33rd Lieutenant Governor of New Brunswick
- Incumbent
- Assumed office January 22, 2025
- Monarch: Charles III
- Governors General: Mary Simon; Louise Arbour;
- Premier: Susan Holt
- Preceded by: Brenda Murphy

Chancellor of the Université de Moncton
- In office June 2018 – June 2023

Canadian Representative to the UNESCO Women's Rights Commission
- In office 1984–1986

= Louise Imbeault =

Lieutenant governor of New Brunswick since 2025

Louise Imbeault (/fr/) is a Canadian journalist, women's rights advocate, and the 33rd lieutenant governor of New Brunswick, since January 22, 2025.

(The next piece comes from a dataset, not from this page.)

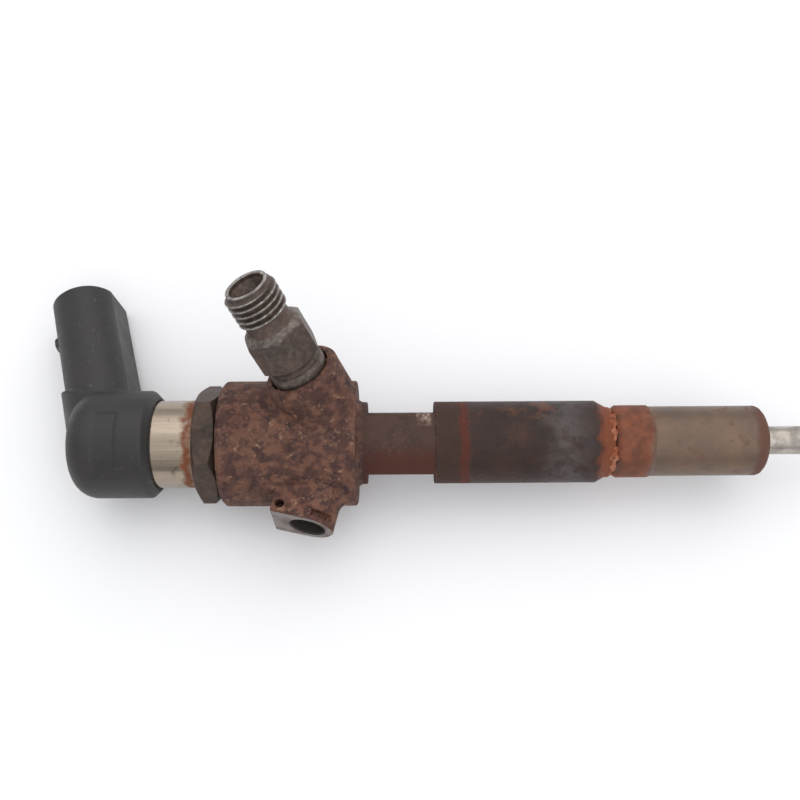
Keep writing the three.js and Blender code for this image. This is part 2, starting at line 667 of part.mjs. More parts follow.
function terminal(side, grow) {
  const offset = (side * PIN_SPACING) / 2;
  const half = PIN_SIDE / 2 + grow;
  const low = offset - half;
  const high = offset + half;
  const shelf = (SLEEVE_RADIUS + FIT_GAP + CAP_RADIUS) / 2;
  const endWall = capEnd + CAP_END_WALL / 2;
  const socketFloor = TOWER_MOUTH - SOCKET_DEPTH;
  const crossing = TOWER_CROSSING - shelf * Math.tan(radians(TOWER_LEAN));
  const foot = shelf / Math.cos(radians(TOWER_LEAN));
  const blade = moved(
    box(foot - half, socketFloor + BLADE_REACH + grow, low, high, -half, half),
    towerFrame,
  );
  const run = box(endWall - half, crossing + half, shelf - half, shelf + half, low, high);
  const drop = box(endWall - half, endWall + half, -half, shelf + half, low, high);
  const pin = box(endWall - half, topPlateStart - SEAT_GAP - grow, -half, half, low, high);
  return joined(blade, run, drop, pin);
}

function connectorCatch() {
  const half = CATCH_LENGTH / 2;
  const wall = TOWER_ROUND_RADIUS - TOWER_ROUND_CENTRE[0];
  const shape = new THREE.Shape();
  shape.moveTo(CATCH_HEIGHT - half, 1 - wall);
  shape.lineTo(CATCH_HEIGHT + half, 1 - wall);
  shape.lineTo(CATCH_HEIGHT + half * 0.4, -wall - CATCH_PROUD);
  shape.lineTo(CATCH_HEIGHT - half * 0.4, -wall - CATCH_PROUD);
  const geometry = new THREE.ExtrudeGeometry(shape, { depth: CATCH_WIDTH, bevelEnabled: false });
  geometry.translate(0, 0, -CATCH_WIDTH / 2).rotateX(Math.PI / 2);
  return moved(solid(geometry), towerFrame);
}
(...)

On November 15, 2024, Imbeault's appointment by Mary Simon, Governor General of Canada (representing Charles III, King of Canada), on the advice of Justin Trudeau, Prime Minister of Canada, as the lieutenant governor was announced.

Prior to her appointment as lieutenant governor, she worked for Radio-Canada for over 30 years, and since 1996 was director of Radio-Canada Atlantique, later renamed Radio-Canada Acadie. At the 1984 and 1986 UNESCO general conferences, she served as the Canadian representative on the Women's Rights Commission.

In June 2018, she became the chancellor of the Université de Moncton. She received the Order of New Brunswick in 2018, and the Order of Canada in 2023.